For SNOWFLAKE_ACCOUNT, use the account identifier shown in Snowflake Account Details. In newer accounts this usually matches ORGANIZATION_NAME-ACCOUNT_NAME.

  1. Create a small warehouse for the demo in Snowflake:
sql
CREATE WAREHOUSE IF NOT EXISTS COCOINDEX_DEMO_WH
  WAREHOUSE_SIZE = XSMALL
  AUTO_SUSPEND = 60
  AUTO_RESUME = TRUE;

If you use a different warehouse name, update SNOWFLAKE_WAREHOUSE in .env.

  1. Use a role with the needed permissions.

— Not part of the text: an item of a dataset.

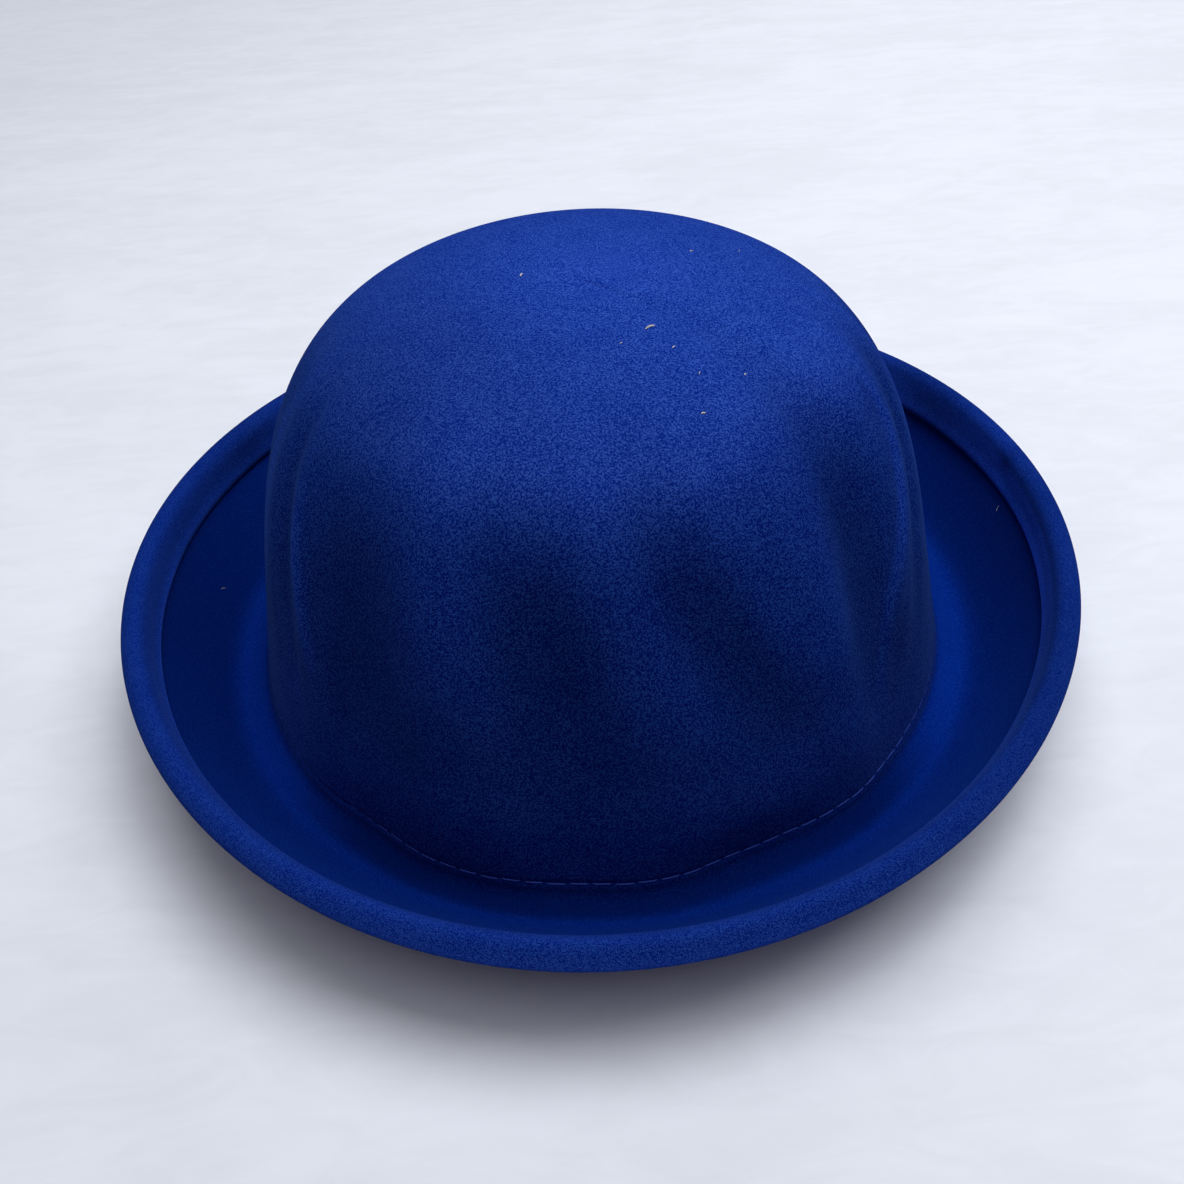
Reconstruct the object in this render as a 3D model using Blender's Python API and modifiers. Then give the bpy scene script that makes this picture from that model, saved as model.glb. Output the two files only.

For a trial account, ACCOUNTADMIN is enough. For a narrower role, it needs:

  • USAGE on the warehouse
  • permission to create or use the target database
  • permission to create or use the target schema
  • permission to create the target table and run MERGE and DELETE

Authentication used here

This example uses username and password authentication:

python
snowflake.ConnectionConfig(
    account=os.environ["SNOWFLAKE_ACCOUNT"],
    user=os.environ["SNOWFLAKE_USER"],
    password=os.environ["SNOWFLAKE_PASSWORD"],
    warehouse=os.environ.get("SNOWFLAKE_WAREHOUSE"),
    role=os.environ.get("SNOWFLAKE_ROLE") or None,
)

Key-pair authentication is not covered by this example. The current ConnectionConfig in this PR accepts account, user, password, warehouse, and role, and the live validation used the password path.

Run

Build/update the target table:

sh
cocoindex update main

Print the rows written to Snowflake:

sh
python main.py

Expected output:

text
('ORD-1001', 'Summit Labs', 'mechanical keyboard', 2, 259.0, 'paid', 'web')
('ORD-1002', 'Beacon Retail', 'standing desk', 1, 399.0, 'paid', 'sales')
('ORD-1003', 'Ridgeview Health', 'noise cancelling headphones', 3, 599.97, 'pending', 'partner')

Try an incremental update

Edit SAMPLE_ORDERS in main.py, then run:

sh
cocoindex update main
python main.py

Only the changed order rows are upserted. If you remove one of the sample orders, CocoIndex deletes the corresponding row from Snowflake on the next run.